◆ Source material ◆
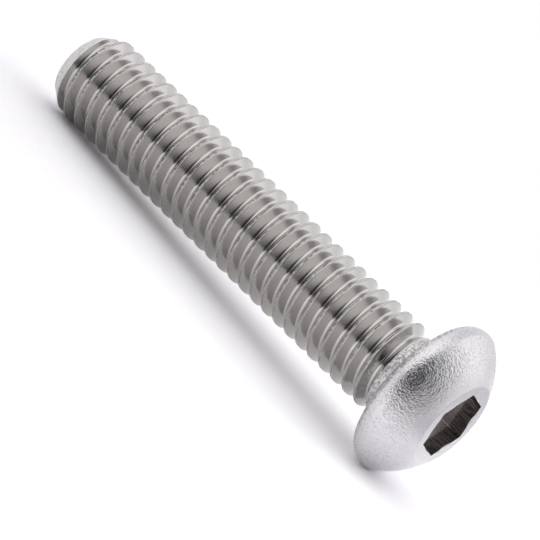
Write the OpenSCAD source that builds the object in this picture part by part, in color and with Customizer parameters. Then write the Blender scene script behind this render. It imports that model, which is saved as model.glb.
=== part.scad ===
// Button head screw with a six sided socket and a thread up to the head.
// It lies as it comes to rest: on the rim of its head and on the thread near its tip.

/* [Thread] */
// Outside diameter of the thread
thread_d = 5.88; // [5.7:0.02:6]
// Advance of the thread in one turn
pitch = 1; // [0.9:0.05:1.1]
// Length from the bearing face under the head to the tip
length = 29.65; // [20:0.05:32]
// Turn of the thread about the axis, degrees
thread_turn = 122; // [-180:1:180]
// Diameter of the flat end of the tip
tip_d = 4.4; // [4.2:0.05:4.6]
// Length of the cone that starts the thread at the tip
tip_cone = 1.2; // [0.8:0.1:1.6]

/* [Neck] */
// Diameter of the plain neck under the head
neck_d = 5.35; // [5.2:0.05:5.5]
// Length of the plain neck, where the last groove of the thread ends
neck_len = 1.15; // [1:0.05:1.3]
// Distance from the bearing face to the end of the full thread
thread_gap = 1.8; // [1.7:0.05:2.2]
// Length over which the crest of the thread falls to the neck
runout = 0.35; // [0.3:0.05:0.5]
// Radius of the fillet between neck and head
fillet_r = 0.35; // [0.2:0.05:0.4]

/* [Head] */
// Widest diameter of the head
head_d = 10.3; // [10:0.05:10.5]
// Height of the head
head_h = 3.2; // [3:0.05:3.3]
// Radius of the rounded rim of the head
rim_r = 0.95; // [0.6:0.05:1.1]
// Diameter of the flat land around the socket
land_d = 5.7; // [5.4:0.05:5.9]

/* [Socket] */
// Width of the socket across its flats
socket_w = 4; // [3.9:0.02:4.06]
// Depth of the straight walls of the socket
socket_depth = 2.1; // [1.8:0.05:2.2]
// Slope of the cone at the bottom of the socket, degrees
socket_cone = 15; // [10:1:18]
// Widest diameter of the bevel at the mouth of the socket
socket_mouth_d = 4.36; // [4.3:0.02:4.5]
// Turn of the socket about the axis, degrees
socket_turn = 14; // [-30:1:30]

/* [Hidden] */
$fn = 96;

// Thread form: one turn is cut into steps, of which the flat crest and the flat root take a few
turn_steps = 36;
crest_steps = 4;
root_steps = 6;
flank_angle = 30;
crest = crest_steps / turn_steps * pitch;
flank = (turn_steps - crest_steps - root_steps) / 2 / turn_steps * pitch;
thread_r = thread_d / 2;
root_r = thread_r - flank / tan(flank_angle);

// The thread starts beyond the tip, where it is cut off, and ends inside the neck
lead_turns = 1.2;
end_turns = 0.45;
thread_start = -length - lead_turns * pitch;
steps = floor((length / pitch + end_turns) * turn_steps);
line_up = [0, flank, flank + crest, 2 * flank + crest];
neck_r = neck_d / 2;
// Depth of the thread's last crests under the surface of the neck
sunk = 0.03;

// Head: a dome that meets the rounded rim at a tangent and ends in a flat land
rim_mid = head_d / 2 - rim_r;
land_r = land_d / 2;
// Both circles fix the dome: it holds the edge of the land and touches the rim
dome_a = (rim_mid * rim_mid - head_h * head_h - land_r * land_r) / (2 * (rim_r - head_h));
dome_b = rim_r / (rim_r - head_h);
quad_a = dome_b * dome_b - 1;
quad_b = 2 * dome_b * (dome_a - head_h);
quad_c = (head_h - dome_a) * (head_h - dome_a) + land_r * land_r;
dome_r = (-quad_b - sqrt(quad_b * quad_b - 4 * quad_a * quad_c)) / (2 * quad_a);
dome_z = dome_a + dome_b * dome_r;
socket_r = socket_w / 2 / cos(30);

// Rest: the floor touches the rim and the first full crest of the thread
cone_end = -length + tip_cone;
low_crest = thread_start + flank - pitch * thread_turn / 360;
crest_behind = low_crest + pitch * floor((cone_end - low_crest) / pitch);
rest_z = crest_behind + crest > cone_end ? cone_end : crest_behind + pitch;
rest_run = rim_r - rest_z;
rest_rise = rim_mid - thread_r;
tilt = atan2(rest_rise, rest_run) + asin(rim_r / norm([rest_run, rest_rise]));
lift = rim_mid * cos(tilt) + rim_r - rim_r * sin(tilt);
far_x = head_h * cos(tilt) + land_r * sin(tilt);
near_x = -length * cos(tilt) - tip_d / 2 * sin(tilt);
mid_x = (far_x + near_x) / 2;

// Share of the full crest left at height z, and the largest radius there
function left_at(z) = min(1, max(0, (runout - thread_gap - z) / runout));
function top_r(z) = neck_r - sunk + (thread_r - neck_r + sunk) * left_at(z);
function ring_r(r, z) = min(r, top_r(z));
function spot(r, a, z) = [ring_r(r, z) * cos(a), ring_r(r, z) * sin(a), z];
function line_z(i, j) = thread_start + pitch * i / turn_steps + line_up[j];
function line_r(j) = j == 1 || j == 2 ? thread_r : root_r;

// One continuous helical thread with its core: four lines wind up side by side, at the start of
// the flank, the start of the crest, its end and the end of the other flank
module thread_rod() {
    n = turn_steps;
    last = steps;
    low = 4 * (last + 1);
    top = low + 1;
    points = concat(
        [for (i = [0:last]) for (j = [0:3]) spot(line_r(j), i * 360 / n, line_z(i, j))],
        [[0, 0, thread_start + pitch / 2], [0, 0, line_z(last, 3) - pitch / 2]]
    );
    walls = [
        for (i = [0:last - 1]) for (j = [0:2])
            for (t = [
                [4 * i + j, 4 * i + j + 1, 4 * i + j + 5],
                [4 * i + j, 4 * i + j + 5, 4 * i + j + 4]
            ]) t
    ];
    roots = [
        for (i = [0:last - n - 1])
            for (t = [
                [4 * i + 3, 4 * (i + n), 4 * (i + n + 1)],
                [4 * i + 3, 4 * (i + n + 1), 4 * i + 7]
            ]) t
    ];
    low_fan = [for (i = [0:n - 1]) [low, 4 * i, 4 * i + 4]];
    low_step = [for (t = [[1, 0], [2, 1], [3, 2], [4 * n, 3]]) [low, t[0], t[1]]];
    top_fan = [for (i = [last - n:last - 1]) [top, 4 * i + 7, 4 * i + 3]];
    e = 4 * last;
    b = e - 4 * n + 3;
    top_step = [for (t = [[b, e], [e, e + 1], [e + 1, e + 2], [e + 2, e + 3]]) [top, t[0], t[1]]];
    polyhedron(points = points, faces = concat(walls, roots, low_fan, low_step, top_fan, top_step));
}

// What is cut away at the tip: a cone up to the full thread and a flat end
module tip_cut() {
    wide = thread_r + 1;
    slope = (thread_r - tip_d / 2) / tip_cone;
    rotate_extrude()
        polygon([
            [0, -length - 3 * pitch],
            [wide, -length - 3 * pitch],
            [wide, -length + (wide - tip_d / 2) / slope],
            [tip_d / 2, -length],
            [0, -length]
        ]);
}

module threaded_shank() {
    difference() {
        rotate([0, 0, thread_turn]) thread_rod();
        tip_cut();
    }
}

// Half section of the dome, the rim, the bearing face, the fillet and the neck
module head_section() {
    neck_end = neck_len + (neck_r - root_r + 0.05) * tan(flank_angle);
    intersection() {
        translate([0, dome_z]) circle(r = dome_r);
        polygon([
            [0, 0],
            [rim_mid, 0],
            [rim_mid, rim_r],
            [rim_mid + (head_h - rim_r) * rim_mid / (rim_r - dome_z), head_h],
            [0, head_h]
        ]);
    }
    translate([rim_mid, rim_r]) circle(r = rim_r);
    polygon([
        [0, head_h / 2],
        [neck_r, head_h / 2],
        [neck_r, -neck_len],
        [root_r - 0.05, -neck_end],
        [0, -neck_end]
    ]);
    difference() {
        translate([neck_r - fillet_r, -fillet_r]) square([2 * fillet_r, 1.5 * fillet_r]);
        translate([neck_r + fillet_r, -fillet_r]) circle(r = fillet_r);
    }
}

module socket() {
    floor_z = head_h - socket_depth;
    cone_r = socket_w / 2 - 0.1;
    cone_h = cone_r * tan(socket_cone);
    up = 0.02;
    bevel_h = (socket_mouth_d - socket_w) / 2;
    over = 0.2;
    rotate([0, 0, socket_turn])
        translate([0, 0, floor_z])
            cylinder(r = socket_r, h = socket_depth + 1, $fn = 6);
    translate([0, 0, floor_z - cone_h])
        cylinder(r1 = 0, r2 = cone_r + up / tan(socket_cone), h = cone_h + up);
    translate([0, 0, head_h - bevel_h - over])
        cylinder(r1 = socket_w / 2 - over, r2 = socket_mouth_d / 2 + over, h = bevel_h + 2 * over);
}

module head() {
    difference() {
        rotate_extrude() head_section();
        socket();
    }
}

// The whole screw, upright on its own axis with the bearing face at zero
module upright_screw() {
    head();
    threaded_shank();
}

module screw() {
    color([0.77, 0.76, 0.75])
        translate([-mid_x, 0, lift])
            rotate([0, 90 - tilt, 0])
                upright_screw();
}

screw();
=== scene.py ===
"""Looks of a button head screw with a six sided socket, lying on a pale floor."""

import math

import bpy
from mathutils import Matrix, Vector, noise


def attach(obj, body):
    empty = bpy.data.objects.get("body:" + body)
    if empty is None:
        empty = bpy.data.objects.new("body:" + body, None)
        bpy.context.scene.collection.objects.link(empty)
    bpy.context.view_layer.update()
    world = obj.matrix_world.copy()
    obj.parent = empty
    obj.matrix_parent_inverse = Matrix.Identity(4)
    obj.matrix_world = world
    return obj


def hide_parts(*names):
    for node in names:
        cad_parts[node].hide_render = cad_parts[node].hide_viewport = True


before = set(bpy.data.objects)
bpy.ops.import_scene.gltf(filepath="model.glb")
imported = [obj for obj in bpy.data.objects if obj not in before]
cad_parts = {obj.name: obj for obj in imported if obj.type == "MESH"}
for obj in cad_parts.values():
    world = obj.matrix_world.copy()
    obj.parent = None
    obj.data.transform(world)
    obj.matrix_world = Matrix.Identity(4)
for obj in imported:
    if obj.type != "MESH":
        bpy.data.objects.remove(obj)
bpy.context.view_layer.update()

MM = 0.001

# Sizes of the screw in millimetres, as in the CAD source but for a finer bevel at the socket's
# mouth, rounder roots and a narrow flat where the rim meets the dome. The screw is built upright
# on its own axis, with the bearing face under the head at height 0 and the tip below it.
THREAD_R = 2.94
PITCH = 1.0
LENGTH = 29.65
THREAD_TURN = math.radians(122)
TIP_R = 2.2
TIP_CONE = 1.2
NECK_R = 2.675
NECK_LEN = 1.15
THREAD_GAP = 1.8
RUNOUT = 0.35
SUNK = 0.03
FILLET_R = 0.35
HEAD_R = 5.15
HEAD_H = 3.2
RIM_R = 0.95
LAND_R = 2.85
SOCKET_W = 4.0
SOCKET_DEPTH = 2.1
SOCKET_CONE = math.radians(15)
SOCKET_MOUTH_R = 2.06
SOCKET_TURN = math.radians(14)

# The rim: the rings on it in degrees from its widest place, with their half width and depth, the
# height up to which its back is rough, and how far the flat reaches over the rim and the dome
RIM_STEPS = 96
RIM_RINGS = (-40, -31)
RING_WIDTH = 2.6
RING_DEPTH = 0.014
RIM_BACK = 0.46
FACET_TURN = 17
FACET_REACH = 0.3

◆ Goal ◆
Output the section opening with the line that has "face at zero" and closing with the line that has "for node in". Keep both end lines and leave out the rest.

◆ Completed exercise ◆
// The whole screw, upright on its own axis with the bearing face at zero
module upright_screw() {
    head();
    threaded_shank();
}

module screw() {
    color([0.77, 0.76, 0.75])
        translate([-mid_x, 0, lift])
            rotate([0, 90 - tilt, 0])
                upright_screw();
}

screw();
=== scene.py ===
"""Looks of a button head screw with a six sided socket, lying on a pale floor."""

import math

import bpy
from mathutils import Matrix, Vector, noise


def attach(obj, body):
    empty = bpy.data.objects.get("body:" + body)
    if empty is None:
        empty = bpy.data.objects.new("body:" + body, None)
        bpy.context.scene.collection.objects.link(empty)
    bpy.context.view_layer.update()
    world = obj.matrix_world.copy()
    obj.parent = empty
    obj.matrix_parent_inverse = Matrix.Identity(4)
    obj.matrix_world = world
    return obj


def hide_parts(*names):
    for node in names:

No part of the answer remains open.